Why? Why then? With two outs in the inning?
It's not the sort of thing you question on such a night. Hey, Severino was up to 99 pitches, Boone just wanted to be ultra-cautious with his pitch count. Good thing the Yanks are so careful about looking after their young arms, heh-heh.
Yeah.
You know the rest of the story. Luis Severino never pitched that well again in the major leagues. But the Yankees kept saying he was tipping his pitches.
His record the rest of the way was 6-6, with an ERA near 6.00. Had to be tipping his pitches.
Cut to October, against the now mighty, division-champion Red Sox. David Price was still getting pounded by the Yankees, but in his start against the Sox, Sevvy surrendered 6 earned runs in 3 innings, and was gone.
Rumors started circulating that he had shown up very late for the game. Could drugs be involved??? More pitch tipping?
Well, you know the rest. The Yanks let their ace dangle. Talked about minor injuries, and rehabbing. Brought him back for a few, gallant but futile innings at the end of last season.
Then came the torn rotator cuff. But how long had it been since the Yanks knew something was really wrong with Luis Severino?

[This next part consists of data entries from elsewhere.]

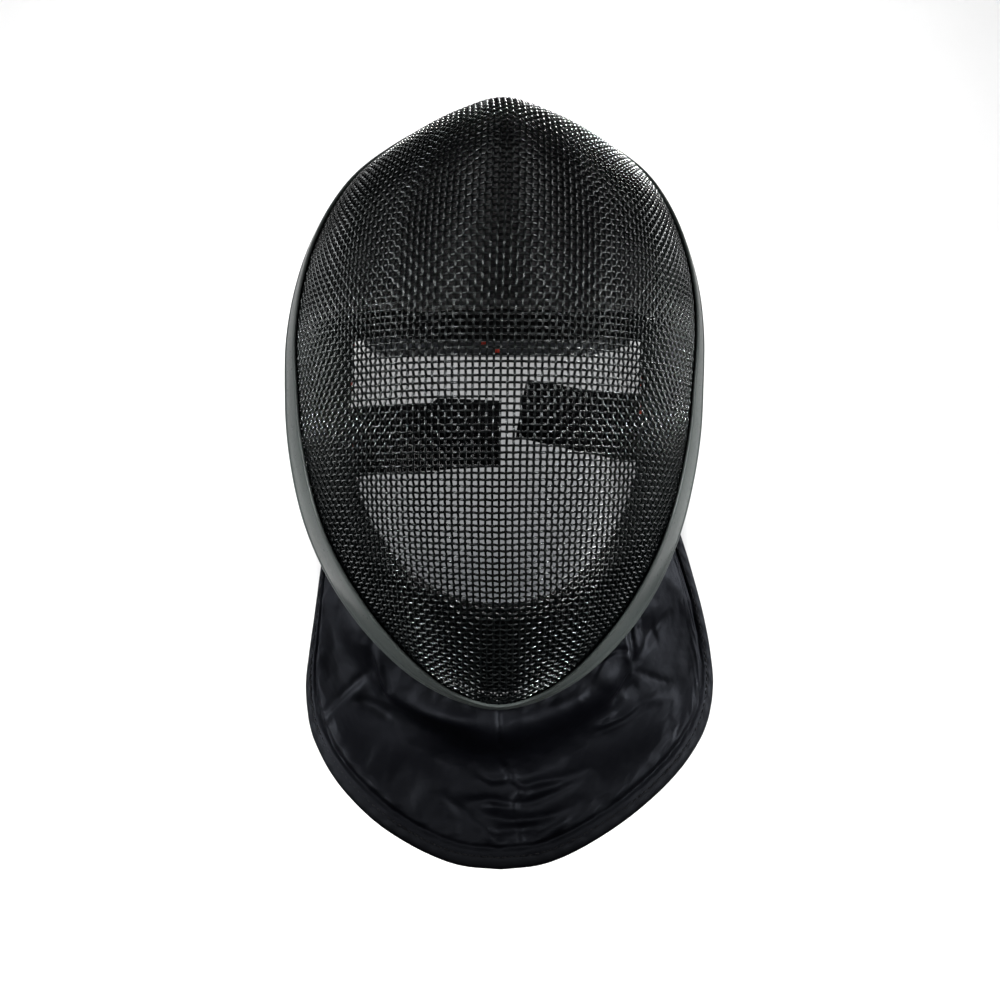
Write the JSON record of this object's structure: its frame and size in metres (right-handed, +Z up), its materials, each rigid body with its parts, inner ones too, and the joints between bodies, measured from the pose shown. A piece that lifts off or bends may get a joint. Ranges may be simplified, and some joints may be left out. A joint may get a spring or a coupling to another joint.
{
  "type": "fencing mask",
  "caption": "Black fencing mask: deep woven wire bowl with a moulded edge trim, inner pads, padded head tongue, two open back straps and a padded satin bib.",
  "frame": {"origin": "head seat: where the crown of the wearer's head meets the underside of the crown pad, on the middle plane", "axes": "+Z up as worn, -Y out through the face, +X to the right of someone who looks at the face"},
  "size_m": [0.2228, 0.1976, 0.3906],
  "materials": {
    "wire": "satin black lacquer",
    "trim": "satin",
    "crown_cloth": "matte brushed knit",
    "pad_cloth": "matte brushed knit",
    "tongue_cloth": "matte woven",
    "binding": "matte tape",
    "webbing": "matte woven",
    "bib_satin": "soft satin",
    "hem_tape": "soft satin"
  },
  "bodies": {
    "root": {"wire_bowl": "wire", "rim_trim": "trim", "crown_pad": "crown_cloth", "side_pad_left": "pad_cloth", "side_pad_right": "pad_cloth", "chin_pad": "pad_cloth", "head_tongue": "tongue_cloth", "tongue_binding": "binding", "back_strap_left": "webbing", "back_strap_right": "webbing", "bib": "bib_satin", "bib_hem": "hem_tape"}
  },
  "joints": []
}
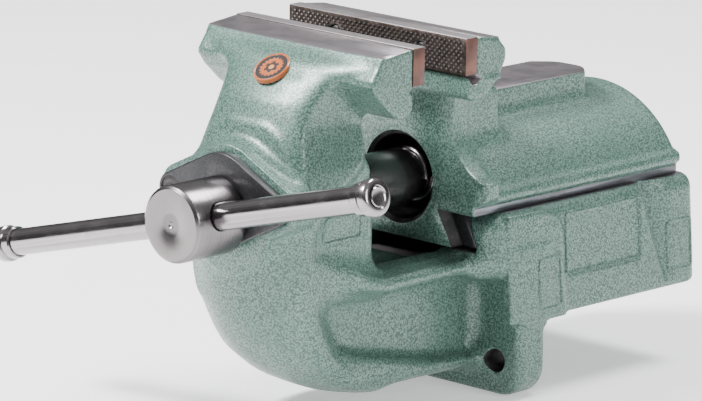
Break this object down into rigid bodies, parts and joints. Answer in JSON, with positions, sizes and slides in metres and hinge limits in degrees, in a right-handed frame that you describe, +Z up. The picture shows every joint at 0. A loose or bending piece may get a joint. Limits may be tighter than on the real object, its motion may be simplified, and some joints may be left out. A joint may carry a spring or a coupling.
{
  "type": "bench vise",
  "caption": "Bench vise with a fixed front jaw, sliding rear jaw on a dovetail, screw spindle with a tommy bar, and bolt-on bench lugs.",
  "frame": {"origin": "centre of the machined bench seat, the strip that rests on the bench top behind the lug plate", "axes": "X along the jaws, +Y from the tommy bar to the back of the slide, +Z up; the spindle's axis runs along Y, 73 mm above the origin"},
  "size_m": [0.2693, 0.33, 0.197],
  "materials": {
    "casting_paint": "green hammertone enamel",
    "slide_paint": "green hammertone enamel",
    "plate_steel": "knurled hardened steel",
    "screw_steel": "dark oiled steel",
    "spindle_steel": "turned bright steel",
    "bar_steel": "bright drawn steel",
    "cap_steel": "bright steel",
    "black_steel": "black satin",
    "nut_steel": "machined steel",
    "badge_enamel": "orange and black enamel"
  },
  "bodies": {
    "body": {"fixed_body": "casting_paint", "front_jaw_plate": "plate_steel", "front_plate_screw_left": "screw_steel", "front_plate_screw_right": "screw_steel", "spindle_flange": "black_steel", "flange_screw_left": "screw_steel", "flange_screw_right": "screw_steel", "taper_gib": "black_steel", "gib_screw": "screw_steel", "badge": "badge_enamel"},
    "slide": {"sliding_jaw": "slide_paint", "rear_jaw_plate": "plate_steel", "rear_plate_screw_left": "screw_steel", "rear_plate_screw_right": "screw_steel", "spindle_nut": "nut_steel", "nut_screw_left": "screw_steel", "nut_screw_right": "screw_steel"},
    "spindle": {"spindle": "spindle_steel"},
    "handle": {"handle_bar": "bar_steel", "handle_cap_left": "cap_steel", "handle_cap_right": "cap_steel"}
  },
  "joints": [
    {"name": "spindle_turn", "type": "hinge", "parent": "body", "child": "spindle", "pos_m": [0, -0.20245, 0.073], "axis": [0, -1, 0], "range_deg": [-1720, 5755]},
    {"name": "jaw_slide", "type": "slide", "parent": "body", "child": "slide", "axis": [0, 1, 0], "range_m": [-0.0287, 0.096]},
    {"name": "handle_slide", "type": "slide", "parent": "spindle", "child": "handle", "axis": [0.9673, 0, 0.2538], "range_m": [-0.0965, 0.1125]}
  ],
  "couplings": [
    {"joint": "jaw_slide", "follows": "spindle_turn", "m_per_rad": 0.00095493}
  ]
}
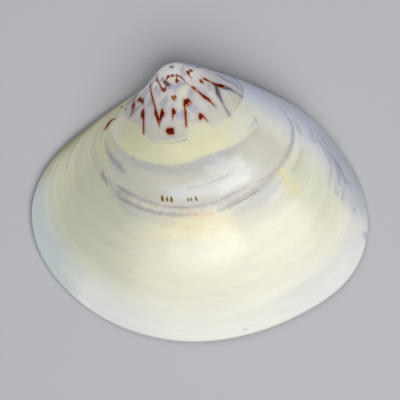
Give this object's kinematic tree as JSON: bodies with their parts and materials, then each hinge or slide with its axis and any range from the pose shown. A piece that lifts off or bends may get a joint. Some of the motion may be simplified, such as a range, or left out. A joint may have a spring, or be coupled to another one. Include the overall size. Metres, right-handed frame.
{
  "type": "clam shell valve",
  "caption": "Left valve of a smooth hard clam: glossy domed outside with growth lines and a marked beak, hollow underneath with a hinge plate.",
  "frame": {"origin": "middle of the valve's box in X and Y, on the plane that the edge of the shell rests on", "axes": "+X towards the posterior end (the longest way), +Y towards the hinge and the beak, +Z towards the domed outside"},
  "size_m": [0.0704, 0.0582, 0.0161],
  "materials": {
    "shell": "naturally polished shell, cream with white edge, lilac growth bands and brown marks on the beak"
  },
  "bodies": {
    "root": {"left_valve": "shell"}
  },
  "joints": []
}
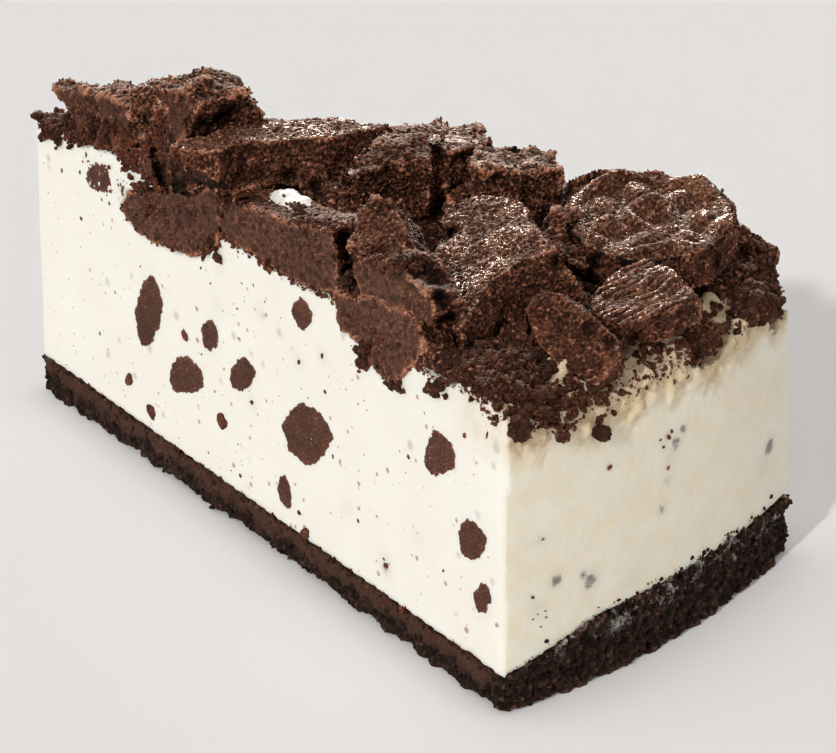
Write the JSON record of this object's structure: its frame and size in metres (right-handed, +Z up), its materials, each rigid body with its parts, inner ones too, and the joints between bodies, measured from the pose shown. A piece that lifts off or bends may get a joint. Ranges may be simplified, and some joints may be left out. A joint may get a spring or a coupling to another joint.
{
  "type": "cheesecake slice",
  "caption": "Wedge-shaped slice of cookies and cream cheesecake: biscuit base, deep cream filling with biscuit bits, topping of crumbs and broken cocoa biscuits.",
  "frame": {"origin": "on the flat underside of the base, on the line of symmetry, 70 mm from the tip", "axes": "+X from the tip to the rim, +Z up, the cut face that the picture shows is on the -Y side"},
  "size_m": [0.1148, 0.0591, 0.0602],
  "materials": {
    "base_biscuit": "pressed dark cocoa biscuit crumb, rough and matt",
    "cream": "set cream cheese filling, smooth where cut, softly shining, translucent",
    "crumb": "loose cocoa biscuit crumb, matt",
    "cocoa_biscuit": "broken cocoa biscuit, open crumb, sparkling a little on its baked faces"
  },
  "bodies": {
    "root": {"back_slab": "cocoa_biscuit", "base": "base_biscuit", "bit_corner": "cocoa_biscuit", "bit_crumbly": "cocoa_biscuit", "bit_foot": "cocoa_biscuit", "bit_largest": "cocoa_biscuit", "bit_long": "cocoa_biscuit", "bit_low": "cocoa_biscuit", "bit_narrow": "cocoa_biscuit", "bit_slim": "cocoa_biscuit", "bit_tall": "cocoa_biscuit", "bit_triangle": "cocoa_biscuit", "bit_upper": "cocoa_biscuit", "corner_lump": "cocoa_biscuit", "crumb_topping": "crumb", "far_bit_largest": "cocoa_biscuit", "far_bit_round": "cocoa_biscuit", "far_bit_slim": "cocoa_biscuit", "far_bit_tall": "cocoa_biscuit", "far_bit_wide": "cocoa_biscuit", "far_flush_left": "cocoa_biscuit", "far_flush_mid": "cocoa_biscuit", "far_flush_right": "cocoa_biscuit", "far_slab": "cocoa_biscuit", "far_wedge": "cocoa_biscuit", "filling": "cream", "flush_bar": "cocoa_biscuit", "half_biscuit": "cocoa_biscuit", "leaning_slab": "cocoa_biscuit", "left_crest": "cocoa_biscuit", "left_foot": "cocoa_biscuit", "long_bar": "cocoa_biscuit", "mid_block": "cocoa_biscuit", "mid_lump": "cocoa_biscuit", "peak_block": "cocoa_biscuit", "peak_foot": "cocoa_biscuit", "rear_block": "cocoa_biscuit", "rear_foot": "cocoa_biscuit", "ridged_piece": "cocoa_biscuit", "rim_chip": "cocoa_biscuit", "side_block": "cocoa_biscuit", "stamped_biscuit": "cocoa_biscuit", "sunk_left": "cocoa_biscuit", "sunk_mid": "cocoa_biscuit", "tip_shard": "cocoa_biscuit"}
  },
  "joints": []
}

I think it had to be that at-bat against Brock Holt. It was too subtle for the media boys to catch but somehow, in some way, Sevvy let it be known that he needed out. Nothing else accounts for the abrupt hook in that situation—and Severino was never the same pitcher again.
Something was going, or had gone. And rather than seriously examine that, the Yankees swallowed their own line of tried-and-untrue malarkey, and kept pitching, and kept damaging a young man who might have had greatness in him.
Brock Holt.
And so does the world turn on a dime.